Dark Energy is one of the major puzzles of modern astronomy, and one tool that astronomers use to understand this force is encoded in the distribution of clusters of galaxies. A new study by a team of astronomers, led by Dr. Jeeseon Song at the University of Michigan, has yielded exquisitely precise distances of a large sample of clusters. These precise distances may lead to breakthroughs in understanding the expansion history of our universe.

For over 80 years, astronomers have known that our universe was expanding from the Big Bang event. The Nobel Prize in physics was awarded in 2011 for the discovery that the rate of that expansion is increasing rather than slowing down, as had been previously believed. And though dark energy is the cause, it is not well understood.

Dr. Jeeseon Song remarked: “By looking at galaxy clusters at different epochs in cosmic history, astronomers can explore whether dark energy has acted differently at different times in the history of the universe. Galaxies, including our own Milky Way galaxy, are vast assemblages of stars and gas. Clusters of galaxies, conglomerates of tens to hundreds of galaxies, are the largest structures in the universe. They are dynamically changing and aging over time. And that is very crucial in cosmological studies, because that’s where we can see how dark energy is acting on the Universe, pulling the clusters apart.”

In a feat of reverse engineering, the astronomers have been able to gain insight into the nature of dark energy by studying the distribution of clusters at different times in the past and detecting what the dark energy does to the universe

Song and her team have identified an important sample of galaxy clusters whose distances have been determined accurately enough to study how the density of galaxy clusters varies with the age of the universe. The team began their investigation with observations from the South Pole Telescope, a millimeter-wavelength survey telescope, and followed up with work at the Blanco 4-meter telescope at Cerro Tololo Inter-American Observatory, a division of the National Optical Astronomy Observatory (NOAO). This enabled them to refine cluster distances to within a few percent. Although the Blanco telescope in Chile celebrates its 50th anniversary this year, it still plays a vital role in cutting edge research using modern instrumentation such as the Mosaic camera used in this study.

The farther away an object is, the faster it is receding from us. Scientists measure velocity of an object by observing the color of the light wavelength. As an object moves farther away, its light undergoes a shift to longer, red wavelengths in a process known as redshift. An object moving closer displays a shift to longer, blue wavelengths. This simple color shift, called a Doppler shift, is used by highway patrols to measure the velocity of cars on the highway.

Objects with large redshifts are not only far away, they are also observed as they were a long time in the past because of the expansion of the universe. Astronomers refer to this redshift using the letter Z when measuring distant objects in the universe. The clusters that the team studied had an average redshift, z, of about 0.6, at which point the universe was only half of its present age of 13.7 billion years.

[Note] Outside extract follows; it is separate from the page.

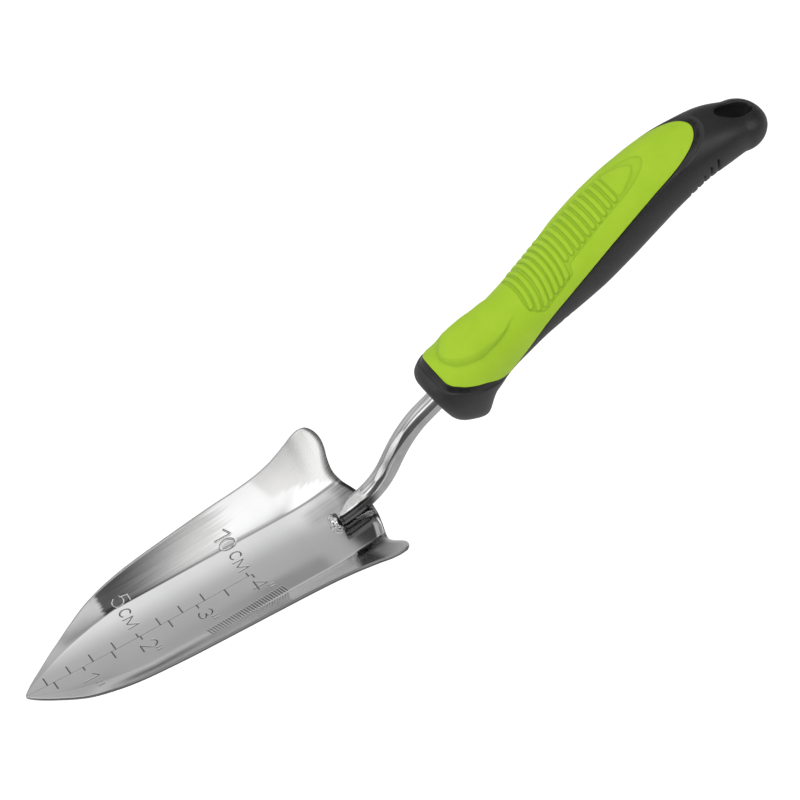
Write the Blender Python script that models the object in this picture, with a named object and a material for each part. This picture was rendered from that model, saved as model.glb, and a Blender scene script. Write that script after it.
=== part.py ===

The clusters, however, span a range in distance from those close enough to be seen nearly as they are in present time, to some with z as large as 1.4.  This means we see these more distant galaxies as they appeared when the universe was less than a third of its present age.

The team also discovered new information about a phenomenon called Bright Cluster Galaxies, or BCGs. These are the brightest and biggest galaxy in each cluster.

The paper’s second author Alfredo Zenteno of Germany’s Ludwig-Maximilians-University in Munich said: “The position of a BCG within a cluster indicates if the cluster is undergoing some violent internal motion – perhaps because it has suffered a smashup with another cluster. By studying the frequency of such collisions, we learn if these clusters are unique or not. This is crucial to understanding dark energy in clusters.”